By , on September 15, 2014


Pope Francis marries 20 couples, some of which were already cohabiting with each other. (Screengrab from Wochit General News footage)
Pope Francis marries 20 couples, some of which were already cohabiting with each other. (Screengrab from Wochit General News footage)

VATICAN CITY — Forty “I do’s” — or “Si” in Italian — were pronounced in St. Peter’s Basilica Sunday as Pope Francis married 20 couples, with one bride already a mother.

Francis in his homily likened families to the “bricks that build society.”

Among the couples, all from the Rome area, is one in which the groom’s first marriage was annulled by the church and the bride has a daughter from an earlier relationship. Some of the other couples already were living together.

The Vatican views sex outside marriage as sin, but Francis stresses the church should be a forgiving one.

He said marriage was “real life, not some TV show.” He told the couples love of Jesus can help whenever their love “becomes lost, wounded or worn out.”

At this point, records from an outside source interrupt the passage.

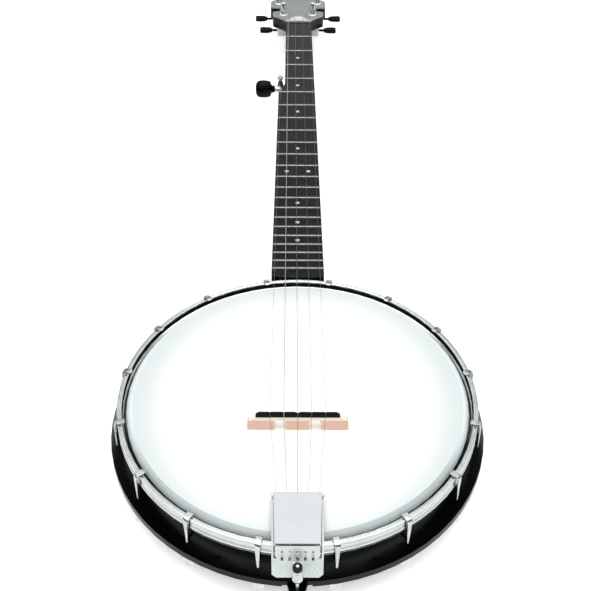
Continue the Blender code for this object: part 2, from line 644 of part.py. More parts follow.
def make_neck(neck, headstock, finish, veneer_finish, neck_to_pot):
    heel = [BOARD_END - HEEL_REACH, BOARD_END]
    heel += [HEEL_FACE + HEEL_LENGTH * share for share in (0, 0.08, 0.16, 0.26, 0.4, 0.56, 0.75, 1)]
    wide = right_edge(BOARD_END) - left_edge(BOARD_END)
    middles = [(HEEL_FACE + HEEL_LENGTH + FIFTH_FRET) / 2, (FIFTH_FRET + SCALE) / 2]
    places = heel + middles + ramp_places() + [SCALE, HEADSTOCK_START + 4]
    wood = add("neck", loft(bmesh.new(), [neck_section(y) for y in sorted(places)]), neck, finish)
    board = slab(bmesh.new(), headstock_outline(), -HEADSTOCK_THICK, -VENEER_THICK - GAP)
    bmesh.ops.transform(board, matrix=headstock_frame(), verts=board.verts)
    combine(wood, "headstock_blank", board, "UNION")
    combine(wood, "pot_clearance", heel_cutter(neck_to_pot))
    ledge = block(bmesh.new(), (-wide, SCALE - 1, NECK_TOP - 0.05), (wide, HEADSTOCK_START + 0.1, wide))
    combine(wood, "nut_seat", ledge)
    channel_end = HEADSTOCK_START + TRUSS_COVER_LENGTH - 4
    half = TRUSS_WIDTH / 2 + GAP
    channel = block(bmesh.new(), (-half, BOARD_END + TRUSS_START, NECK_TOP - TRUSS_DEPTH),
                    (half, channel_end, NECK_TOP + 20))
    combine(wood, "truss_channel", channel)
    sockets = bmesh.new()
    y = FIFTH_FRET + FIFTH_PEG_PAST_FRET
    inner = FIFTH_BARREL_SINK + GAP - NUT_LEFT
    rod(sockets, (inner, y, -FIFTH_PEG_DROP), (-wide, y, -FIFTH_PEG_DROP), FIFTH_BARREL_RADIUS + GAP)
    combine(wood, "fifth_socket", sockets)
    bolts = rod(bmesh.new(), (0, 0, -ROD_DROP), (0, RIM_RADIUS + NECK_BOLT_GRIP + GAP, -ROD_DROP),
                BOLT_RADIUS + GAP)
    bmesh.ops.transform(bolts, matrix=neck_to_pot, verts=bolts.verts)
    combine(wood, "neck_bolt_hole", bolts)
    holes = bmesh.new()
    for x, y in POSTS.values():
        rod(holes, (x, y, -HEADSTOCK_THICK - 5), (x, y, 5), SLEEVE_RADIUS + GAP, 14)
    over = slab(bmesh.new(), headstock_outline(), -VENEER_THICK, 0)
    face = add("headstock_veneer", over, headstock, veneer_finish)
    cover_hole = block(holes.copy(), (-half, -5, -20), (half, TRUSS_COVER_LENGTH - 4, 5))
    combine(face, "veneer_holes", cover_hole)
    bmesh.ops.transform(holes, matrix=headstock_frame(), verts=holes.verts)
    combine(wood, "tuner_holes", holes)


def make_nut_and_pip(neck, bone):
    low = NECK_TOP + GAP
    saddle = block(bmesh.new(), (GAP - NUT_LEFT, SCALE, low), (NUT_RIGHT - GAP, SCALE + NUT_THICK, NUT_RISE))
    nut = add("nut", saddle, neck, bone)
    slots = bmesh.new()
    for x in NUT_STRINGS_X:
        half = NUT_SLOT_WIDTH / 2
        block(slots, (x - half, SCALE - 1, NUT_RISE - NUT_SLOT_DEPTH), (x + half, SCALE + NUT_THICK + 1, 5))
    combine(nut, "nut_slots", slots)
    y = FIFTH_FRET + FRET_WIDTH / 2 + PIP_RADIUS + GAP
    foot = -FRET_HEIGHT + GAP
    pip = add("fifth_string_pip", rod(bmesh.new(), (PIP_X, y, foot), (PIP_X, y, PIP_RISE), PIP_RADIUS, 12),
              neck, bone)
    slot = block(bmesh.new(), (PIP_X - 0.5, y - 3, PIP_RISE - 0.8), (PIP_X + 0.5, y + 3, PIP_RISE + 2))
    combine(pip, "pip_slot", slot)


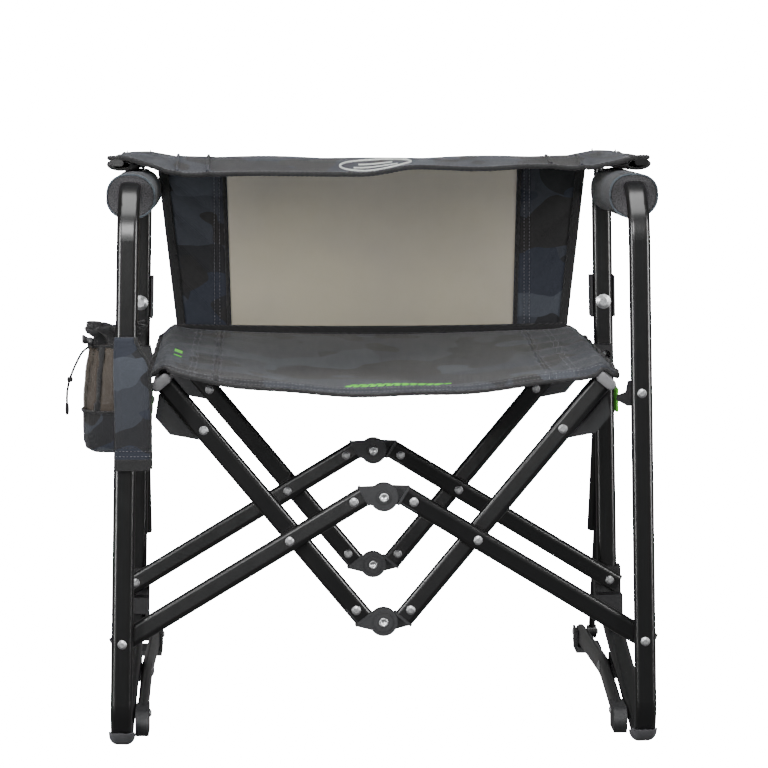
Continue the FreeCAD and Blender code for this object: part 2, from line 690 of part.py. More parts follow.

Many rank-and-file Catholics have pressed the Vatican to allow divorced faithful who remarry to receive Communion. The Vatican has stood firm, contending only if remarried Catholics forsake sex can they receive Communion. Catholics can only remarry in the Church if their first marriage is annulled, essentially a declaration the initial union never existed.

Some hope a major Vatican meeting next month on family concerns might lead to permission for divorced Catholics who remarry to receive Communion. Francis has reportedly told a woman in his Argentine homeland whose husband’s first marriage wasn’t annulled she was free of sin and should take Communion anyway. The Vatican quickly clarified that the pope’s private conversations don’t reflect church policy.

Sunday’s weddings performed by Francis could also be seen by status-quo defenders as the Vatican’s way of stressing that marriage, because it is a sacrament, should endure. One by one, the 20 couples were called by name by Francis, who asked if they’d be faithful for the rest of their lives.